Private Equity in Behavioral Health
Daniel McKegney and his family are hardly alone in their entanglement with private equity and rehab. America’s fragmented drug treatment industry is ripe for the consolidations that PE firms favor. A 2022 report counted more than 16,000 treatment facilities for substance use disorders in the US. Private for-profit organizations operate about two out of every five and are gaining market share. That market comprises more than 20 million Americans over age 12 who have a substance abuse issue.
According to a report from the Private Equity Stakeholder Project, an industry monitoring and research group, behavioral health – autism, addiction, eating disorders -- is a prime PE target. There were 97 known deals in 2018, a new record, and in 2021 there were 127 mergers and acquisitions. Industry observers envision a business landscape of modestly better access to treatment, good funding, and more open attitudes on mental health issues.
BRC Recovery, the McKegneys’ provider, also bought the Nashville Recovery Center in 2021. Two reporters from Nashville Public Radio spoke with Marina, a southern California physician. Marina enrolled her niece in a three-month program for alcohol addiction. She paid BRC’s $30,000 per month fee upfront because her niece didn’t have insurance.
Where Do We Go From Here?
Private equity firms are a good bet to expand their reach across medicine. There’s a lot of “dry powder” – money looking for outlets – here and in Asia.
What role should PE companies play in an industry that affects us all? Are we okay with a fraying healthcare system increasingly tied to investor returns and debt financing? Will we exit the pandemic without any considered, collective assessment of how we might improve access, delivery, and funding?
We may get a partial answer in 2024, when an intriguing lawsuit is scheduled for trial in federal court. The American Academy of Emergency Medicine Physician Group, based in Milwaukee, sued Envision Healthcare, which is based in Nashville and is owned by Kohlberg Kravis Roberts, a large and legendary PE firm.
The ER physicians contend that Envision violates California law when it uses “shell business structures to retain de facto ownership of ER staffing groups.” California, and more than two dozen other states, have laws prohibiting the corporate practice of medicine. The content of these laws, and their histories, are highly variable and complex. The lawsuit challenges the legality of an ownership and operating model that PE firms deploy widely.
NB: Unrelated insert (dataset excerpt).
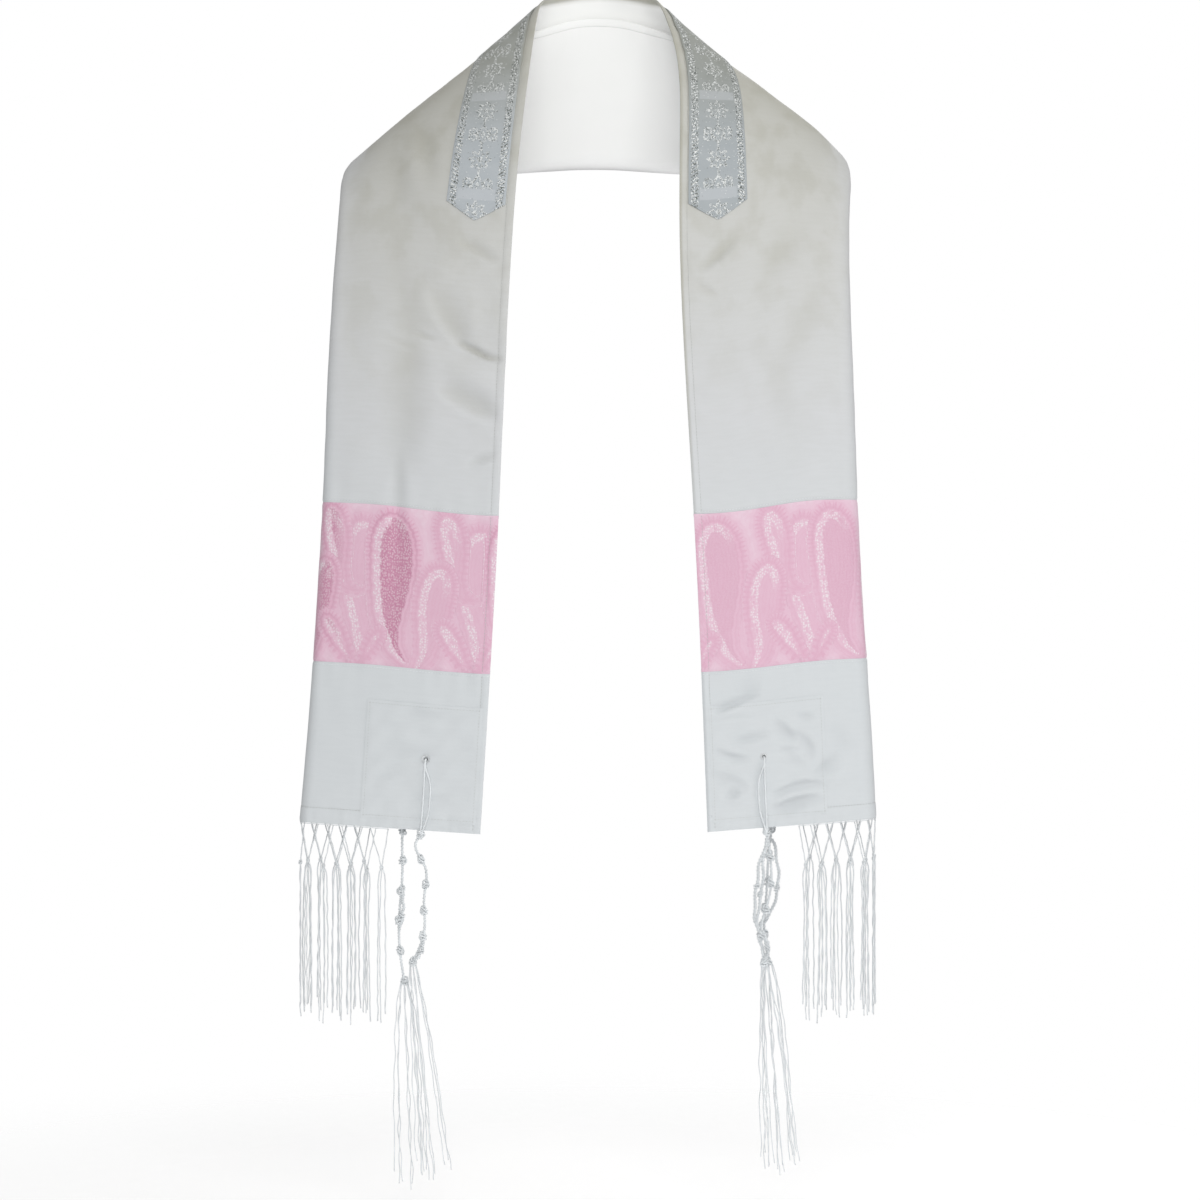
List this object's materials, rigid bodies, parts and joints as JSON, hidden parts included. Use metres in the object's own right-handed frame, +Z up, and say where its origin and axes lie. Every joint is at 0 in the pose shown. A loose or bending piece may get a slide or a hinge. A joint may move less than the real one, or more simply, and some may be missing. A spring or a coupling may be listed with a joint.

The trial and the debate over PE in medicine raise a question of how closely we want to harness our healthcare system to high-octane profit maximization. A 2021 report from the Petris Center at UC-Berkeley and the American Antitrust Institute concluded that “the private equity business model is fundamentally incompatible with sound healthcare that serves patients.” That’s an ominous assessment that deserves attention from clinicians, their professional groups, and patients. It also offers a growth opportunity for elected officials seeking a chance at real leadership and genuine public service.